Under the Hood of Netflix's Architecture

From a Cloud Engineer’s Lens

Hi Inner Circle,

Happy Thursday!

Today, we are diving into a platform that serves 247M+ users globally - where every design decision matters.
Let’s peek under the hood and see what powers Netflix — and how it can inspire your own architecture and interview prep.

1. Core Building Blocks

Netflix's architecture is a layered system built to scale and perform under pressure.
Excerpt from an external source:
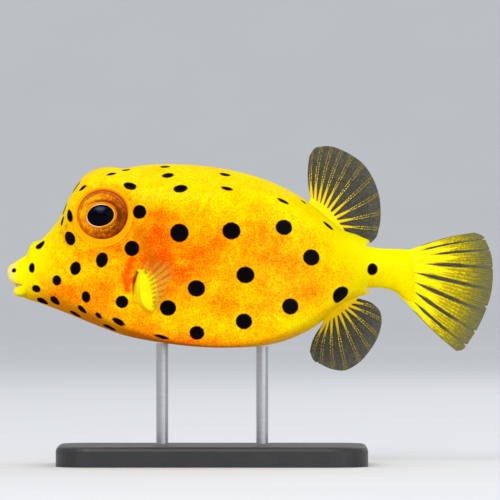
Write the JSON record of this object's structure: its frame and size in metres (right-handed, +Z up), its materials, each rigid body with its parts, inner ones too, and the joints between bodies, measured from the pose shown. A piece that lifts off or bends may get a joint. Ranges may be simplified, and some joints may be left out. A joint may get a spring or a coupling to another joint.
{
  "type": "yellow boxfish",
  "caption": "Still, life-size boxfish with a boxy spotted case, small lips, round eyes and fanned fins, held over a flat base by short rods.",
  "frame": {"origin": "bottom centre of the whole model's box, on the underside of the stand's base plane", "axes": "-X towards the fish's snout, -Y towards its left side, +Z up"},
  "size_m": [0.0971, 0.0542, 0.0638],
  "materials": {
    "skin": "moist yellow skin with black spots",
    "eye": "glossy amber iris with a black pupil",
    "fin": "smoky translucent membrane with yellow rays",
    "stand_plate": "satin dark plastic",
    "stand_metal": "satin steel rod"
  },
  "bodies": {
    "root": {"head": "skin", "torso": "skin", "tail_stem": "skin", "lip_upper": "skin", "lip_lower": "skin", "eye_left": "eye", "eye_right": "eye", "dorsal_fin": "fin", "anal_fin": "fin", "tail_fin": "fin", "pectoral_fin_left": "fin", "pectoral_fin_right": "fin", "stand_base": "stand_plate", "stand_rod_front": "stand_metal", "stand_rod_rear": "stand_metal"}
  },
  "joints": []
}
Let's dive into the core cloud services:

AWS Services (Netflix runs mostly on AWS, but the concepts apply to any cloud)

Service

What It Does

Why It Matters

EC2

Virtual machines for compute — runs microservices, databases, backend jobs

Flexible, scalable servers on-demand

S3

Object storage for media files, logs, backups, and data lake

Stores huge amounts of data cheaply, accessible anywhere

ELB

Distributes incoming traffic across servers

Prevents overload, keeps apps responsive

Auto Scaling

Adds/removes servers automatically based on demand

Handles spikes (like Friday night binges)

Kinesis

Real-time data streaming & processing

Lets Netflix react instantly to user activity and events

RDS (MySQL)

Relational database for structured, transactional data

Stores user accounts, billing info, subscriptions

DynamoDB

NoSQL database for flexible, high-speed data access

Good for quick lookups and metadata

CloudWatch

Monitors logs, metrics, and alarms

Detects issues early and triggers alerts

Redshift

Data warehouse for analytics

Helps analyze large volumes of structured data

Hive, Druid, Elasticsearch, Snowflake

Querying and analyzing massive datasets

Power decision-making and personalization

Kafka, Spark, Flink, Presto, Mantis

Big data and stream processing frameworks

Power recommendations, video quality tuning, and metrics

CloudFront

AWS CDN — works alongside Netflix’s Open Connect

Delivers static assets globally with low latency

Route 53

DNS service to route users to the nearest healthy endpoint

Keeps users connected even if a region fails

AML

AWS Machine Learning tools

Supports personalization and AI-driven optimizations

Core Architecture Layers

Compute

  • Microservices deployed on EC2 for flexibility

  • Container workloads in Titus (Netflix’s own container orchestration, similar to Kubernetes)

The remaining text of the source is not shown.